Onların esnaf ile, anneleri ile, komşuları ile, komşularının çocukları ile arası iyiydi. Onlar Şevki Yılmaz kaseti dinleterek, Emine Şenlikoğlu romanı okutarak, Timurtaş Uçar vaazı dinleterek onlarca insanın “Ben Müslümanım!” demeye başlayabilmesine vesile olmuşlardı.

Bant tiyatrolarını dinlerken, marşları dinlerken

“Ayetini dinlerken kanımızda hisseder

Hep beraber bir anda Bedirlere giderdik Bedirlere giderdik” derlerdi.

Bunların hepsinin yine olması mümkün. Çünkü 13-15 yaşında yeni gençler geliyor.

Sürekli geliyor.

Yeniden başlamak mümkün mü?

Bunların hepsinin yine olması mümkün, zira o gençler uzun yıllardır yeryüzüne Allah’ın hükmünü hakim kılmak gibi bir sorumluluğun, yükün kendilerini beklediğinin farkında bile değiller.

Yani böyle bir sorumlulukları olduğunu duymuş da ilgilenmiyor değiller. Böyle bir şeyden haberleri bile yok. Onlara Allah’ın hükmünü hakim kılacak gençlerin kendileri olduğundan bahsettiğinizde bunun için heyecanlanacakların sayısı hiç de az değil.

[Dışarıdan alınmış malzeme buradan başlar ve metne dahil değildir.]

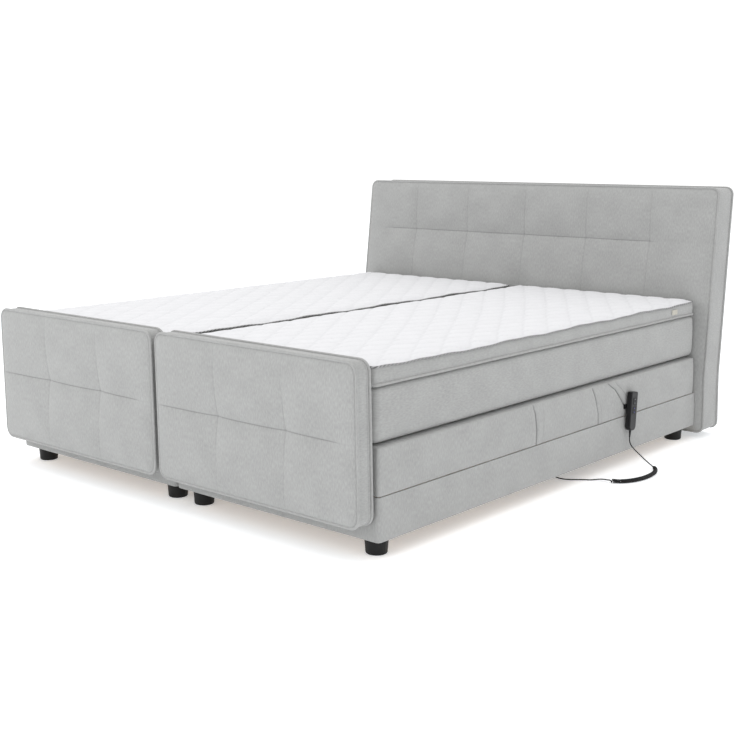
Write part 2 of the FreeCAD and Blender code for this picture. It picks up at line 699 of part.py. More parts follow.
# ---- Footboards ------------------------------------------------------------------------------------
def foot_rear(z):
    """Y of a footboard's rear face at a height: it leans out towards the top."""
    return -FOOT_GAP - FOOT_LEAN * (z - FOOT_BOTTOM) / (FOOT_TOP - FOOT_BOTTOM)


def foot_solid(depth, inset):
    """A slab in front of the footboard's rear face."""
    low, high = FOOT_BOTTOM + inset, FOOT_TOP - inset
    half = FOOT_WIDTH / 2 - inset
    outline = [(foot_rear(low) - depth, low), (foot_rear(low), low),
               (foot_rear(high), high), (foot_rear(high) - depth, high)]
    radius = FOOT_CORNER_R - inset
    front = rounded_front(2 * half, (low, high), (radius, radius), (Y_MIN - OVERCUT, 0))
    return plate_x(outline, (-half, half)).common(front)


def footboard_core():
    holes = bolt_holes((foot_rear(BOLT_Z) - BOLT_GRIP, 0))
    return [cut_all(foot_solid(FOOT_CORE, FOOT_CORE_INSET), holes)]


def footboard_cushion():
    return [foot_solid(FOOT_THICK, 0).cut(foot_solid(FOOT_CORE, FOOT_CORE_INSET))]


def spacers():
    low, high = BOLT_Z - SPACER_HEIGHT / 2, BOLT_Z + SPACER_HEIGHT / 2
    outline = [(0, low), (0, high), (foot_rear(high), high), (foot_rear(low), low)]
    x = (BOLT_X - SPACER_WIDTH / 2, BOLT_X + SPACER_WIDTH / 2)
    hole = rod_y((BOLT_X, BOLT_Z), BOLT_R + HOLE_CLEARANCE, (-2 * FOOT_GAP, 0))
    return both(plate_x(outline, x).cut(hole))


def bolt(tip, seat, way):
    """A bolt along Y from its tip to its head, whose under side is at seat."""
    shank = rod_y((BOLT_X, BOLT_Z), BOLT_R, sorted((tip, seat)))
    head = rod_y((BOLT_X, BOLT_Z), BOLT_HEAD_R, sorted((seat, seat + way * BOLT_HEAD)))
    return both(fused([shank, head]))


def board_fixings():
    inner = SKIN + BOARD
    head_tip = HEAD_FRONT + HEAD_CORE_INSET + BOLT_GRIP
    foot_tip = foot_rear(BOLT_Z) - BOLT_GRIP
    return (spacers() + bolt(foot_tip, inner, 1) + bolt(head_tip, BASE_LENGTH - inner, -1))


# ---- Handset ----------------------------------------------------------------------------------------
def placed(shape):
    """From the handset's own frame (X through it, Z along it) to where it hangs."""
    shape = shape.copy()
    shape.rotate(vec(0, 0, 0), vec(1, 0, 0), -HANDSET_TILT)
    return shape.translated(vec(HANDSET_X, HANDSET_Y, HANDSET_Z))


def handset_slab(x, inset):
    """The handset's outline, straight at the top and round at the foot."""
    half_length = HANDSET_LENGTH / 2 - inset
    half_width = HANDSET_WIDTH / 2 - inset
    slab = box(x, (-half_width, half_width), (-half_length, half_length))
    long_edges = [edge for edge in slab.Edges if edge.BoundBox.XLength > (x[1] - x[0]) / 2]
    foot = [edge for edge in long_edges if edge.BoundBox.ZMax < 0]
    slab = slab.makeFillet(HANDSET_FOOT_R - inset, foot)
    top = [edge for edge in slab.Edges
           if edge.BoundBox.XLength > (x[1] - x[0]) / 2 and edge.BoundBox.ZMin > half_length - OVERCUT]
    return slab.makeFillet(HANDSET_TOP_R - inset, top)


def edge_rounded(slab, x):
    """Rounds the rim of the slab's face at this X."""
    rim = [edge for edge in slab.Edges if abs(edge.BoundBox.Center.x - x) < 0.01
           and edge.BoundBox.XLength < 0.01]
    return slab.makeFillet(HANDSET_EDGE_R, rim)


def hook_recess():
    """Where the hook's head enters the back shell of the hanging handset."""
    face = HALF_X + OUT_X + HANDSET_STANDOFF
    depth = HOOK_ENTRY + HOOK_PLAY
    return rod_x((HOOK_Y, HOOK_Z), HOOK_HEAD_R + HOOK_PLAY, (face - OVERCUT, face + depth))


def handset_back_shell():
    slab = edge_rounded(handset_slab((-HANDSET_BACK, 0), 0), -HANDSET_BACK)
    pocket = handset_slab((-HANDSET_WALL * 2, 0), HANDSET_WALL)
    return [placed(slab.cut(pocket)).cut(hook_recess())]


def rocker_box(z, play, x):
    half_w = ROCKER_WIDTH / 2 + play
    half_h = ROCKER_HEIGHT / 2 + play
    block = box(x, (-half_w, half_w), (z - half_h, z + half_h))
    upright = [edge for edge in block.Edges if edge.BoundBox.XLength > (x[1] - x[0]) / 2]
    return block.makeFillet(HANDSET_EDGE_R, upright)


def handset_front_shell():
    slab = edge_rounded(handset_slab((0, HANDSET_FRONT), 0), HANDSET_FRONT)
    pocket = handset_slab((0, HANDSET_FRONT - HANDSET_WALL), HANDSET_WALL)
    shell = slab.cut(pocket)
    for z in ROCKER_Z:
        shell = shell.cut(rocker_box(z, ROCKER_GAP, (0, HANDSET_FRONT + OVERCUT)))
    return [placed(shell)]


def rocker(z):
    x = (HANDSET_FRONT - ROCKER_DEPTH + ROCKER_PROUD, HANDSET_FRONT + ROCKER_PROUD)
    return [placed(rocker_box(z, 0, x))]


def handset_hook():
    wide, high, thick = HOOK_PLATE
    face = HALF_X + OUT_X
    end = HOOK_Y + HOOK_OVERHANG
    plate = box((face, face + thick), (end - wide, end), (HOOK_Z - high / 2, HOOK_Z + high / 2))
    reach = face + HANDSET_STANDOFF + HOOK_ENTRY
    neck = rod_x((HOOK_Y, HOOK_Z), HOOK_R, (face + thick, reach))
    head = rod_x((HOOK_Y, HOOK_Z), HOOK_HEAD_R, (reach - HOOK_HEAD, reach))
    return [fused([plate, neck, head])]


def strain_relief():
    low = -HANDSET_LENGTH / 2
    cone = Part.makeCone(RELIEF_R, CORD_R + 0.6, RELIEF_LENGTH, vec(0, 0, low), vec(0, 0, -1))
    return [placed(cone)]


# ---- Handset lead -------------------------------------------------------------------------------------
def cord_route():
    """The whole route, from the strain relief's end to the control box's port."""
    tilt = math.radians(HANDSET_TILT)
    reach = HANDSET_LENGTH / 2 + RELIEF_LENGTH
    start = vec(HANDSET_X, HANDSET_Y - reach * math.sin(tilt), HANDSET_Z - reach * math.cos(tilt))
    port_z = BEAM_TOP - BEAM_HEIGHT - CONTROL_SIZE[2] - PORT_LENGTH
    end = vec(HALF_X + CORD_PORT_X, CORD_PORT_Y, port_z)
    hanging = [vec(HANDSET_X + x, HANDSET_Y + y, start.z * share) for x, y, share in HANGING]
    curled = [vec(HANDSET_X + x, HANDSET_Y + y, z) for x, y, z in CURLED]
    underneath = [vec(end.x + x, end.y + y, z) for x, y, z in UNDERNEATH]
    return [start] + hanging + curled + underneath + [end]


def run_lengths(route, cut_first, cut_last):
    """Length of each run; a run that was cut in half counts as the whole it comes from."""
    lengths = [(last - first).Length for first, last in zip(route, route[1:])]
    if cut_first:
        lengths[0] *= 2
    if cut_last:
        lengths[-1] *= 2
    return lengths


def cord_tube(route, radius, cut_first=False, cut_last=False):
    """Straight runs joined by tangent arcs, swept with a round section."""
    lengths = run_lengths(route, cut_first, cut_last)
    edges = []
    here = route[0]
    for index in range(1, len(route) - 1):
        corner = route[index]
        into = corner - route[index - 1]
        away = route[index + 1] - corner
        share = BEND_SHARE * min(lengths[index - 1], lengths[index])
        bend = share / math.tan(into.getAngle(away) / 2)
        into.normalize()
        away.normalize()
        first = corner - into * share
        last = corner + away * share
        inward = (away - into).normalize()
        middle = corner + inward * (math.sqrt(bend * bend + share * share) - bend)
        edges.append(Part.LineSegment(here, first).toShape())
        edges.append(Part.Arc(first, middle, last).toShape())
        here = last
    edges.append(Part.LineSegment(here, route[-1]).toShape())
    ring = Part.Wire(Part.makeCircle(radius, route[0], route[1] - route[0]))
    tube = Part.Wire(edges).makePipeShell([ring], True, True)
    return tube if tube.ShapeType == "Solid" else Part.Solid(tube)


def cord_pieces():
    route = cord_route()
    first_cut = (route[CURL_FIRST] + route[CURL_FIRST + 1]) * 0.5
    last_cut = (route[CURL_LAST] + route[CURL_LAST + 1]) * 0.5
    upper = route[:CURL_FIRST + 1] + [first_cut]
    curl = [first_cut] + route[CURL_FIRST + 1:CURL_LAST + 1] + [last_cut]
    lower = [last_cut] + route[CURL_LAST + 1:]
    save("handset_cord_upper", [cord_tube(upper, CORD_R, cut_last=True)])
    save("handset_cord_curl", [cord_tube(curl, CURL_R, True, True)])
    save("handset_cord_lower", [cord_tube(lower, CORD_R, cut_first=True)])


# ---- Saving -----------------------------------------------------------------------------------------------
def save(node, solids):
    moved = [solid.translated(vec(0, -Y_CENTRE, 0)) for solid in solids]
    shape = moved[0] if len(moved) == 1 else Part.makeCompound(moved)
    if not shape.isValid():
        raise ValueError("not a valid shape: " + node)
    shape.exportStep("parts/" + node + ".step")


def at_side(solids, x):
    return [solid.translated(vec(x, 0, 0)) for solid in solids]


SHARED = {
    "base_frames": base_frame, "base_covers": base_cover, "legs": legs,
    "pivot_brackets": pivot_bracket, "pivot_bushes": pivot_bushes,
    "drive_housings": drive_housing, "drive_motors": drive_motors,
    "control_boxes": control_box, "footboard_cores": footboard_core,
    "footboard_cushions": footboard_cushion, "board_fixings": board_fixings,
    "seat_frames": seat_frame, "seat_covers": seat_cover,
    "seat_mattresses": lambda: mattress("seat"), "seat_toppers": lambda: topper("seat")}

MOVING = {
    "back_frame": back_frame, "back_cover": back_cover, "thigh_frame": thigh_frame,
    "thigh_cover": thigh_cover, "foot_frame": foot_frame, "foot_cover": foot_cover,
    "back_lift_shaft": back_lift_shaft, "thigh_lift_shaft": thigh_lift_shaft,
    "foot_links": foot_links, "back_drive_block": lambda: drive_block(BACK_BLOCK_Y),
    "leg_drive_block": lambda: drive_block(LEG_BLOCK_Y)}

SINGLE = {
    "headboard_core": headboard_core, "headboard_cushion": headboard_cushion,
    "handset_front_shell": handset_front_shell, "handset_back_shell": handset_back_shell,
    "handset_back_rocker": lambda: rocker(ROCKER_Z[0]),
    "handset_leg_rocker": lambda: rocker(ROCKER_Z[1]),
    "handset_hook": handset_hook, "handset_strain_relief": strain_relief}


def main():
    os.makedirs("parts", exist_ok=True)
    for node, make in SHARED.items():
        solids = make()
        save(node, [solid for x in SIDES.values() for solid in at_side(solids, x)])
    for node, make in MOVING.items():
        solids = make()
        for side, x in SIDES.items():
            save(side + "_" + node, at_side(solids, x))
    for section in ("back", "thigh", "foot"):
        for side, x in SIDES.items():
            save(side + "_" + section + "_mattress", at_side(mattress(section), x))
            save(side + "_" + section + "_topper", at_side(topper(section), x))
    for node, make in SINGLE.items():
        save(node, make())
    cord_pieces()


main()
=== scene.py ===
import json
import math

import bmesh
import bpy
import numpy as np
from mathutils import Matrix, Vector


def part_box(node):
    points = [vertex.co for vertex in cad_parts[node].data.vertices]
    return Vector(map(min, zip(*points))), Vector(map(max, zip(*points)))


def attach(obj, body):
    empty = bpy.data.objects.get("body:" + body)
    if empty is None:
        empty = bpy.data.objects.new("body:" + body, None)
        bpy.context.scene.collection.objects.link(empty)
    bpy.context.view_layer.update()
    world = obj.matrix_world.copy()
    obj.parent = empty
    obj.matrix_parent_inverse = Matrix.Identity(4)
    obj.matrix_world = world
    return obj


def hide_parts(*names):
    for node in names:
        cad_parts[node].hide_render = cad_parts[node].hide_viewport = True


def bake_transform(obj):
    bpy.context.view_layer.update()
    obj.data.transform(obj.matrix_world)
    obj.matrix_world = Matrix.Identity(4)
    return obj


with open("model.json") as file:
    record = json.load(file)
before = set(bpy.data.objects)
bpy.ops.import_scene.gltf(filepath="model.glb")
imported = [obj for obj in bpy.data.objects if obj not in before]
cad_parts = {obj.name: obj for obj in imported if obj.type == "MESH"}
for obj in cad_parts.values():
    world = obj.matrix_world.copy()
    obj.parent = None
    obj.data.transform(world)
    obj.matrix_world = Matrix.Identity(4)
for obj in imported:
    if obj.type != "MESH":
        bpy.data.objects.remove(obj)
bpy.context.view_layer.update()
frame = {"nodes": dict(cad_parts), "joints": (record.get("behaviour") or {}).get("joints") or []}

# A double adjustable bed: two upholstered bases with folding decks, mattresses and
# toppers, two tufted footboards, one tufted headboard and a wired handset.
# Metres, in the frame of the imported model: X across the bed, Y from foot to head.

# ---- Places taken from the frame ----
HINGES = {
    joint["name"]: Vector(joint["pos_m"]) for joint in frame["joints"] if joint["type"] == "hinge"}
BASE_LOW, BASE_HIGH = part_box("base_covers")
DECK_LOW, DECK_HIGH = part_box("right_foot_cover")
DECK_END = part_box("right_back_cover")[1].y
MATTRESS_LOW, MATTRESS_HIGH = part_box("right_foot_mattress")
MATTRESS_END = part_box("right_back_mattress")[1].y
TOPPER_LOW, TOPPER_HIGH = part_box("right_foot_topper")
HEAD_LOW, HEAD_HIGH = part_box("headboard_cushion")
FOOT_LOW, FOOT_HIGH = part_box("footboard_cushions")
FOOT_END = BASE_LOW.y
BACK = HINGES["right_back_lift"]
THIGH = HINGES["right_thigh_lift"]
HALF_X = BACK.x
SIDES = {"right": HALF_X, "left": -HALF_X}
HALF_WIDTH = BASE_HIGH.x - HALF_X

# The soft covers are sewn in three lengths that meet on the rigid middle of a section.
THIGH_JOIN = THIGH.y - 0.160
SEAT_JOIN = BACK.y - 0.116
LENGTHS = {
    "foot": (FOOT_END, THIGH_JOIN), "seat": (THIGH_JOIN, SEAT_JOIN),
    "back": (SEAT_JOIN, MATTRESS_END)}
DECK_LENGTHS = {
    "foot": (DECK_LOW.y, THIGH_JOIN), "seat": (THIGH_JOIN, SEAT_JOIN),
    "back": (SEAT_JOIN, DECK_END)}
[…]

O ortaokul çağındaki gençler için Bismillah demek zorundayız.

Ama…

Birilerine parasını gömdüğü ruhsuz beton apartman dairesi sevdasından, ufkundan, idealinden ayrılmak zor gelecek.

Birilerine tanrı gibi oturduğu lüks arabasından inip yeryüzüne İslam’ı hakim kılma ideali ağır gelecek.

Birilerine şehirlerimizi öldüren planlamalar yapmayı bırakmak zor gelecek.

Birilerine devletin beslediği dernek olmaktan çıkmak zor gelecek.

Birilerine namaza başlamak zor gelecek.

Birilerine zina ederek yaşamakta olduğu sevgilisini bırakmak zor gelecek.

Birilerine kravatını çıkarmak çok zor gelecek.

Birilerine izlemekte olduğu şapşal diziyi bırakmak zor gelecek…

Ama…

En güzel Müslümanlığımız orada.

Oraya dönmek zorundayız. Oranın güzelliğini yeniden, tekrar keşfetmek, fark etmek zorundayız.

Çünkü orada saçma sapan ilahiyat tartışmaları yok.

Çünkü orada birbirine düşen, birbiri ile didişen beyinsiz bir Müslümanlık yok.

Orada İslam için çalışmayı yardım derneği kurup para toplamak zanneden, ufku bununla sınırlı bir Müslümanlık yok.

Orada Allah’ın dinini, içinde tazeliğini hissede hissede anlatmaya çalışan, paylaşmaya çalışan güzel bir Müslümanlık var!

Şimdi mahallendeki, sokağındaki, apartmanındaki ortaokullu, liseli genç ile bir tanış. Ona bir selam ver. Halini hatırını bir sor.

Her şey yeniden başlıyor, haydi Bismillah!